Now it's Motor Ace's turn to venture out on that transglobal journey. They are touted as the new act in their homeland, so this gig at Camden's number-one sweltering rock-pit is the New World equivalent of, say, the Stereophonics playing a garden shed. And, to judge by the unusually subdued local Walkabout pub down the road, this occasion has been noted by the local Aussies, who have flooded to the concert.
The Melbourne four-piece's current (second) album, Shoot This, shot to the top of the Australian charts, selling 100,000 copies when it was released there earlier this year. Tonight marks the start of their Break Blighty offensive that culminates in the UK release of that album - the band's debut over here - at the end of August.

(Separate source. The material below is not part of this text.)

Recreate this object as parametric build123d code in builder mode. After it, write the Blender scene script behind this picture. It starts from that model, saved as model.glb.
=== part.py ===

But Camden is thousands of miles - and another world - from Canberra, and the Barfly is only three-quarters full. Still, most of those who have forsaken the glorious summer night to sweat in the airless box know every one of band's guitar-driven alt-pop anthems. At the front, a bloke draped in an Australian flag makes like the Wallabies are thrashing the All Blacks, and all around giddy Aussies pull out their cameras to take close-ups of their heroes. The faithful are rewarded and Motor Ace rip through an eight-song best-of set.
Heavier than Coldplay, poppier than Linkin Park, they play music that perfectly soundtracks the polite teen angst of Dawson's Creek - all gentle moody yearning punctuated by euphoric thrashing choruses. Stripped of its melancholy strings, the upcoming single "Carry On" sounds like "Wonderwall", the front man Patrick Robertson's voice recalling a restrained Noel. "Five Star Laundry" is a heaving bass-heavy groove, refreshingly different from the rest of the set.
Although Motor Ace are capable of rousing, fist-in-the-air moments, their songs are predictably formulaic and the band are restrained, lacking the roaring live presence and raw edge needed to mark them outabove every half-decent guitar band. Tonight the heat was on; things could have got steamy, but Motor Ace wilted.